Are you being Googled?

By J&C Team

With the next wave of undergraduates taking their first steps into their university career, it is that time of year when the employment market is full of newly qualified graduates seeking their initial step on the career ladder. A top notch degree alone will do little for your employment prospects if your online brand isn’t in order. With recent statistics suggesting that more than two thirds of employers have changed their mind about a candidate based on their online presence, it is perhaps more important than ever to ensure that your online brand makes you shine. Why do employers look you up online, and more importantly what do you need to do to guarantee you stand out in the right way?

More often than not, a hiring manager will Google your name for the simple reason that they want to see who they are meeting. You may very well do the same about them –after all, we are all curious by nature. Ensure, therefore, that any pictures on your social media accounts – those that are publicly available – don’t paint you in a bad light. A Facebook picture of you enjoying a drunken night out might be appropriate for your close friends but think long and hard about whether it is suitable for a potential employer. What image would this portray?

Interviewers may also Google you to get further information about your activities and interests outside of work or education. With more competition for graduate jobs than ever before, employers are looking for ways to differentiate and whittle down applicants and this is one way to do just this. If you had a heavy involvement in your school or university’s sport team or you took part in an event for a local charity, for example, this may be covered online. If you have done volunteer work or taken part in local sports events, that aren’t online, ensure that this is detailed in your CV to increase your chances of being placed on the employers shortlist pile.

Social media and blogging platforms are today’s norm – for both employers and candidates alike. It stands to reason that hiring managers will look to these platforms for further information about potential staff members. With plenty of news stories in recent months about employees being reprimanded – or in extreme cases dismissed – for inappropriate comments on social media, businesses will want to know that they are not potentially hiring someone with the wrong work ethos .

On a more positive note, blogs and social media can be a fantastic way for employers to see what subjects candidates are writing about – for example, trends in the market or why they want to break into a certain industry.

It is imperative that you have a professional social media presence to not only show employers that you are serious about a career in their field, but to also extend your reach. LinkedIn, in particular, is fundamental and is one of the first places recruiters and organisations will turn to, to seek out and find more information on candidates. If you have yet to set yourself up a LinkedIn profile, do so now. It serves as a great extension of your CV, and can also directly link you to hiring managers and organisations via the Group and LinkedIn Company Page functions.
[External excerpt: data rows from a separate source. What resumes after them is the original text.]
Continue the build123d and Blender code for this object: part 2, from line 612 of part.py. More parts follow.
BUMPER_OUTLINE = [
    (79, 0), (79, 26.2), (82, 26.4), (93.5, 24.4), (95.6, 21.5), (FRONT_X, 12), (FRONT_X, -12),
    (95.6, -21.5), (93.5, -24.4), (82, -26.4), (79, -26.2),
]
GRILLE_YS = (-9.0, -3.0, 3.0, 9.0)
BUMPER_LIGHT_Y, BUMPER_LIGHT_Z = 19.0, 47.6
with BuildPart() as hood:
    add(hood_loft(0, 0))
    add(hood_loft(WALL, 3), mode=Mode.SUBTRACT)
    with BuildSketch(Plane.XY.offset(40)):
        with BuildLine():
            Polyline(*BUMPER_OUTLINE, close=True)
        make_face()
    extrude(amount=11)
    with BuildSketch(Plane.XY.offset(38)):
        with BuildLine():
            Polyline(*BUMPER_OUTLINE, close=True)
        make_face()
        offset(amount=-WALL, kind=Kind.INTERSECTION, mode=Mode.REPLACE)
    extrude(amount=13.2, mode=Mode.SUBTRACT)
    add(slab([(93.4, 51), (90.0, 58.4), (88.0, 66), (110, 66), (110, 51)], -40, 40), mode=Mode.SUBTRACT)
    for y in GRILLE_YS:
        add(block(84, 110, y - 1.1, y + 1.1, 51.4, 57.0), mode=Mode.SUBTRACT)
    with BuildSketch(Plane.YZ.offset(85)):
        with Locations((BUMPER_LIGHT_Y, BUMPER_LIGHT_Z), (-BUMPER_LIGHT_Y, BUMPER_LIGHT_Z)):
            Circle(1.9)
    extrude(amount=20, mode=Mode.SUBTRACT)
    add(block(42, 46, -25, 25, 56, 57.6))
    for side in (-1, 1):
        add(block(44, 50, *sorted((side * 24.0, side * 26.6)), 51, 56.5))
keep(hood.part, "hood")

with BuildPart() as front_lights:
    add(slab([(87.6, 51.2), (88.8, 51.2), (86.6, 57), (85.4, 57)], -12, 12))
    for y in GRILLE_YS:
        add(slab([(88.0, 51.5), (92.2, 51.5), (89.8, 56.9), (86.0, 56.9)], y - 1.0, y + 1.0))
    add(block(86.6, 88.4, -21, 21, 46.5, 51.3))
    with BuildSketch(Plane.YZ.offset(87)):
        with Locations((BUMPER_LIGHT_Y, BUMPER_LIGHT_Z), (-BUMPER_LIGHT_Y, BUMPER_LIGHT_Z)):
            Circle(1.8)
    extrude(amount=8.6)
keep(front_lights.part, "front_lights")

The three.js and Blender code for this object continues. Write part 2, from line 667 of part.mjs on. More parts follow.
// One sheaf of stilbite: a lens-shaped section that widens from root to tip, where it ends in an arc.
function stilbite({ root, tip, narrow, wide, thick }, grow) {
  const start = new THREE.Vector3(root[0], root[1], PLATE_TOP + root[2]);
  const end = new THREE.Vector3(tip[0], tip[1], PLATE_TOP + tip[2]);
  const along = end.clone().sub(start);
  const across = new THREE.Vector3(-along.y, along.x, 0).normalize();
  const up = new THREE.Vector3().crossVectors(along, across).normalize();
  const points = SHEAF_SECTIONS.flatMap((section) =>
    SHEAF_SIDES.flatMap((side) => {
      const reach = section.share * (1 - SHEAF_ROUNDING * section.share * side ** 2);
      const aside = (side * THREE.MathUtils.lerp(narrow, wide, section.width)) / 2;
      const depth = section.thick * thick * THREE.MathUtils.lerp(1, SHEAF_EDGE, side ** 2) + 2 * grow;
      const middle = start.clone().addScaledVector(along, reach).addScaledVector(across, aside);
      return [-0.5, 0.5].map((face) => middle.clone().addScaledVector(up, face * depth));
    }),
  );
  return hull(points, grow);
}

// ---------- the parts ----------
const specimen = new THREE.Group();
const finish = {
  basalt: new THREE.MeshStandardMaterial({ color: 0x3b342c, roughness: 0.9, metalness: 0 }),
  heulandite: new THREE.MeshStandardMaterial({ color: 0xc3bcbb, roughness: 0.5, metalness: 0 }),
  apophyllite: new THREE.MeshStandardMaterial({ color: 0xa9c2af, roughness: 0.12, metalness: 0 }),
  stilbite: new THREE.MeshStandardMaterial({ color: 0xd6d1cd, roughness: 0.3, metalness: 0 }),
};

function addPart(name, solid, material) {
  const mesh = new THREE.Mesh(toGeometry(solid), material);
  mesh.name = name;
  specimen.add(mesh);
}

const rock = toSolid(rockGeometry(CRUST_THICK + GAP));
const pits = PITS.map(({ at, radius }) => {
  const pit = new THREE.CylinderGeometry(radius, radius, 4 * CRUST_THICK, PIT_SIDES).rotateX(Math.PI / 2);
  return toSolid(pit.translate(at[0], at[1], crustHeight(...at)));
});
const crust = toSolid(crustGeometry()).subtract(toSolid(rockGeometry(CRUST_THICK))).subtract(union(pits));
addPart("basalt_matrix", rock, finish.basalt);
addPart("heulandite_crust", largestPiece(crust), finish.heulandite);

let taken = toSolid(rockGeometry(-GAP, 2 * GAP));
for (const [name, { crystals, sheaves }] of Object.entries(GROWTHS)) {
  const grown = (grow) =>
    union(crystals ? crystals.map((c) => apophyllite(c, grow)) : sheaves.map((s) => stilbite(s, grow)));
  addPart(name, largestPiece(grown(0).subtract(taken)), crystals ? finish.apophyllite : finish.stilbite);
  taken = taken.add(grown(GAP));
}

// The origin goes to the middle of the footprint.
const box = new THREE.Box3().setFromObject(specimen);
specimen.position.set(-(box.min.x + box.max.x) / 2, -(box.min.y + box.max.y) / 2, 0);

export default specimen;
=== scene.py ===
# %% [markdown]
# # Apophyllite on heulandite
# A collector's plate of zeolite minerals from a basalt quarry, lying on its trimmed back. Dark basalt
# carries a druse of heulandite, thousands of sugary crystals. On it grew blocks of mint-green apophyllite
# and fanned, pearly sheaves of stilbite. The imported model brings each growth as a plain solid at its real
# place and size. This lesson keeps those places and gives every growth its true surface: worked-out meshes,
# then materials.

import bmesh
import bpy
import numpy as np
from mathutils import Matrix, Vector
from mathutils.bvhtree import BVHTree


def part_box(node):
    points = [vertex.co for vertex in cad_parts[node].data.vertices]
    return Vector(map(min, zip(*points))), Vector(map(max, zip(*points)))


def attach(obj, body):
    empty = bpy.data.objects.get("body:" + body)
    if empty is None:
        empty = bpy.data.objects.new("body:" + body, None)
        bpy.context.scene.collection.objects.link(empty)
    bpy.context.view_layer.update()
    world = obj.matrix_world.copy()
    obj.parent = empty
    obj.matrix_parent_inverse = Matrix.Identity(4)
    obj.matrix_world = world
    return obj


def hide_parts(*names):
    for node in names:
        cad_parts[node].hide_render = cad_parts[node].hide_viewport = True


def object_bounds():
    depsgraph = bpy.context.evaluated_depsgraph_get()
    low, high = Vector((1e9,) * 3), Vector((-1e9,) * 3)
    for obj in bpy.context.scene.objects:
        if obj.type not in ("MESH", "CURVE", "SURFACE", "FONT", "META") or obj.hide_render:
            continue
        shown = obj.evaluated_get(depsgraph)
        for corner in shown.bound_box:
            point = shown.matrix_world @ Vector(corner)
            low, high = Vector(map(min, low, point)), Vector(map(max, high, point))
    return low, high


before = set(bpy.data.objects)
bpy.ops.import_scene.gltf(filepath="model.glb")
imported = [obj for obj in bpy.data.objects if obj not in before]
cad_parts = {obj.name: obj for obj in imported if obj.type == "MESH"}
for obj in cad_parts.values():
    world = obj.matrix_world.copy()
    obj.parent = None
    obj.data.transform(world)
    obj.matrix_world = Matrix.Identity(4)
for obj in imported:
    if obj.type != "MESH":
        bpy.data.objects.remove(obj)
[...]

Despite it becoming the new norm for employers to Google candidates prior to an interview, too many people ruin their chances of success by having inappropriate content online. So before your next application or interview, make sure your online brand screams ‘hire me!’ Follow the advice above and the checklist below to ensure every chance of success. Good luck.

• Google yourself – would you be happy to interview yourself based on what you find?
• Ensure tight privacy settings on social media – audit all your channels and for those that have privacy settings, like Facebook, make sure they are secure.
• Use LinkedIn as an extension of your CV to become visible to employers and extend your network.
• Make sure all content you produce that is online – LinkedIn profiles or blogs, for example – is error free. A tiny spelling mistake can be the difference between the shortlist and the do not interview pile.
• Regularly update and check your online presence – do you have new skills or work experience to add to LinkedIn, for example?